I remember the apartment, converted from an old bank, we lived in behind Dad’s barbershop in Harrold, the hot nights when we drug the mattress out the back door, trying to find a breath of fresh air on those still evenings. I remember the old walk- in bank vault in the apartment that we used for a closet and I used as a playground and hiding place. I remember my baby sister Deb trying to crawl into the shop and our dog Mike blocking the door, not moving even when she would pull his hair and hit him. I remember riding my pony on summer days, pausing at noon for lunch and tying Dynamite up to the clothesline pole while I ate. I have pictures of my cousin Dave and me on Dynamite while he stool on the cover of an old cistern, like the ponies do in the circus. I remember sneaking across the vacant lot beside the barbershop to peek in the back door of the movie theatre, trying to watch the movie on that huge screen. Mom usually caught me before I saw too much of the flick. Since our bedroom window and the shop window both looked onto the mainstreet, we saw everything that happened, teenagers racing up and down the street, fights that spilled out of the bar late at night, and the awe-inspiring blizzards that swept through Harrold.



I remember living in my grandma’s house one winter, having to check the fuel oil tank beside the house, running a yardstick down through the bung hole to see if we had enough fuel to last until Dad’s next paycheck, of huddling around the oil burner in the dining room when it stormed, of sleeping under a mountain of blankets in the cold bedroom at the far end of the house. I remember Mom washing clothes on her wringer washer in the tiny dirt-walled basement at grandma’s, scared to go down there until someone, usually me, checked out the spider population. We got our first TV in 1957, a black and white Motorola, purchased from Parkie. Keloland and Public TV were our choices. I spent a lot of time on the roof adjusting the antenna, trying to clear up the snowy screen. Lawrence Welk and Gunsmoke were Saturday night highlights. Marty Winckler and I built a rope bridge between our clothesline posts, and it worked pretty well until one side gave out and we both tumbled to the ground. I had two pairs of boxing gloves and the kids in the neighborhood would congregate in our backyard and box each other with huge gloves that were the size of pillows. Nobody was ever hurt.

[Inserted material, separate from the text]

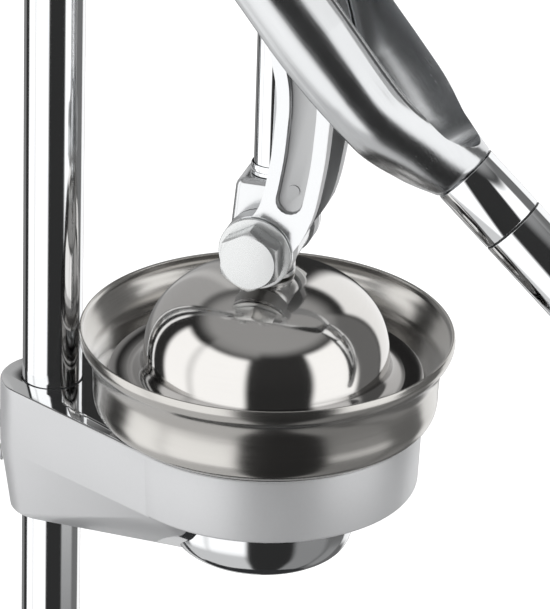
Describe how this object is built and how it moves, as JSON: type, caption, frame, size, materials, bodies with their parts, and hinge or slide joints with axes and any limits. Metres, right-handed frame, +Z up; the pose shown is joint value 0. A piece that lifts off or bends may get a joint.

I remember moving into Parkies 1 ½ story house when Dad bought the store, and taking on the job of stoking the coal burning furnace each morning and cleaning out the “clinkers” that had formed in the fire pot each night. A truck hauled coal to our house from the elevator and dumped it into our basement bin through a window in the foundation. The heat came through a large grate in the middle of the living room floor and drifted to the ceiling where it finally got to the upstairs bedrooms through smaller grates in the ceiling. Cold mornings usually meant dressing downstairs on the big grate. The windows in my room were so bad that snow would accumulate on my bed if there was a blizzard. One winter, as I came down stairs, dressed to do chores, Mom called me into the kitchen and pointed at the sink. There, stuck between the wall and the sink splashboard, was a three foot garter snake. Mom never said a word, just got out a big knife and handed it to me. I dispatched of the snake before Dad woke up. Don’t know if he ever knew about it. Believe it or not, these memories and many others are what we now call the ‘good old days’, and I wouldn’t trade them for anything.